To the proponents of S. 84 (12) of the Electoral Act 2022, the provisions are meant to guarantee a level-playing field among aspirants, promote public decency and prevent the obnoxious use of government resources to promote the political interests of some aspirants. One may however ask whether the above are relevant when a political appointee is a merely a voting delegate and not an aspirant to warrant his or her exclusion from party Convention or Congress. Elected personnel including legislators are not precluded from participating as voting delegates and aspirants. A legislator is not precluded from being an aspirant at the primary election or a candidate for an executive position at the general election even if he is a presiding officer of a legislative house. The argument that the legislator has a mandate to serve for a fixed term overlooks the fact that he is a privileged aspirant during party primaries.
The controversies about Section 84 (12) of the Electoral Act are rife among ruling parties especially the All Progressives Congress (APC) which controls the Federal Government of Nigeria. Only ruling parties at national and state levels parade political appointees and the National Assembly should while making a law as important as the electoral law de-emphasise issues that affect only ruling parties.
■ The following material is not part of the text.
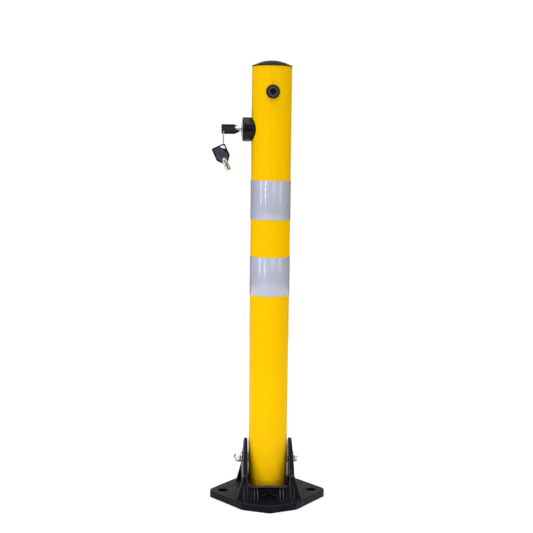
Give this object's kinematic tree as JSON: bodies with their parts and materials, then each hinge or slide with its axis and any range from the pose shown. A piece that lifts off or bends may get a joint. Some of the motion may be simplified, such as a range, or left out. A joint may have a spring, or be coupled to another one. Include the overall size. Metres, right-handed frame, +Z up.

The electoral law is a law meant for all Nigerians and all political parties whether those in government or out of government.
The ratio of the Federal High Court appears weak but the conclusion is sound for other reasons as argued above from a constitutional perspective. The National Assembly should realise its power to make law is not absolute; it is guarded by the express or implied limits imposed by the Constitution to safeguard democratic principles.